Archives for 2012.09.15

Negative Reinforcement

2012.09.15 by Xelnath

The other side of satisfaction is dissatisfaction. It can be a useful tool.  “Now, Alex, why on earth would you ever want players to be dissatisfied with your game? Isn’t that defeating the whole point of a game? Games should make people happy!”

Actually, that’s completely wrong. Games that only make people happy have a short lifespan. Eventually, the amount of positive stimulus you have to give the player eventually exceeds the production capabilities of your game. Bayonetta is a wonderful example of this.

I greatly enjoyed Bayonetta. However, the game grew linearly in both difficulty and epicness. The reaction times required to beat each incoming boss also increased.  The result was that my hands were seized up in painful cramps that forced me to regularly put the game down. Furthermore, the story events that took place in the game keep accelerating into absurdity. Youtube “Bayonetta Final Boss” if you don’t care about spoilers.

Useful Uses for Negative Reinforcement

If you consider the pacing the macro level of a game, dungeon or encounter, you don’t want players to be going balls-to-the-wall nonstop for the entire experience. To cater to their human nature, you want luls, breaks and breathing periods between moments of intensity. Players, however will continue to naturally seek higher and higher levels of intensity until they breakdown from exhaustion. 
You need to give them a hint that pushing forward harder is wrong. 
The first use of negative reinforcement that came to mind for me was attacking the walls in Legend of Zelda: A Link to the Past. Early into the game, you learn that bombs can destroy walls. 
Some walls have obvious cracks which indicate they can be destroyed. Other walls cannot.  To reinforce this, when you stab cracked walls with your sword, the wall makes a hollow noise. However, if you stab an indestructible wall, it makes a high pitched, unpleasant tinging noise. 
This generally discourages you from stabbing walls randomly to check for hollow spots but allows you to confirm you suspicions of a cracked wall without randomly spraying bombs everywhere.  
That unpleasant tinging sound carried over into other places.  When you fight bosses in the game, the same sound is used to indicate you are attacking him or her in the wrong way.  
This negatively reinforced sound thus shifted from an exploration tool to a boss fight feedback mechanic.  In general, Nintendo games are filled with these kinds of small polish point, which dramatically help players learn the boundaries of the game faster.
Dragon’s Dogma similarly uses cheap deflecting noises and not the deep, visceral sounding wound audio effects when you’re attacking a boss in a non-weak spot. 

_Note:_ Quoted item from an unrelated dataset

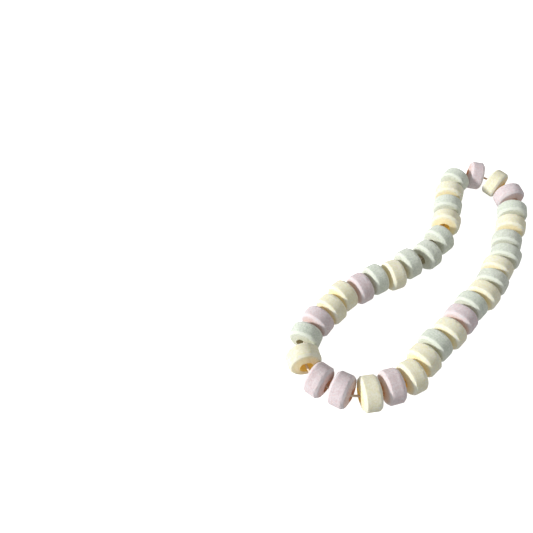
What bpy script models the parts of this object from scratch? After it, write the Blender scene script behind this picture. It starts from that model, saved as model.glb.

Higher Level Uses for Negative Reinforcement

Early on in WoW’s development, the design team wanted to penalize players who spent a lot of time grinding in the game and ignored the story-based nature of the questing. Similarly, there was a strong desire for players to not play endlessly. 
This lead to several systems. The first, was the rested system, where players eventually got 50% of the experience they would normally gain through killing monsters.  The hope was that players would be encouraged to do quests (which were decoupled from the rest system) and stop the endless camping of Owlkin in Winterspring. (I am looking at you, Zaibach)
The next system was the introduction of durability. Early on, without a durability system, players would zerg difficult camps of monsters endlessly, exhausting themselves, frequently getting frustrated and eventually giving up out of rage instead of looking for a different objective.  Bosses in dungeons were regularly kited to the entrance of the dungeon, where players would zone in, suicide on the boss, then corpse run back repeatedly. 
Durability made that strategy expensive, added an upper limit to the effectiveness of that strategy and generally served to be a very cheap death penalty.  Keep in mind that in this era, death penalties frequently consisted of XP and level losses.
Over time, durability became an increasingly smaller penalty, as repair bots, vendor mounts and geeves became prolific. The psychological effect remains in place – with many players leaving groups and quitting after a long series of wipes.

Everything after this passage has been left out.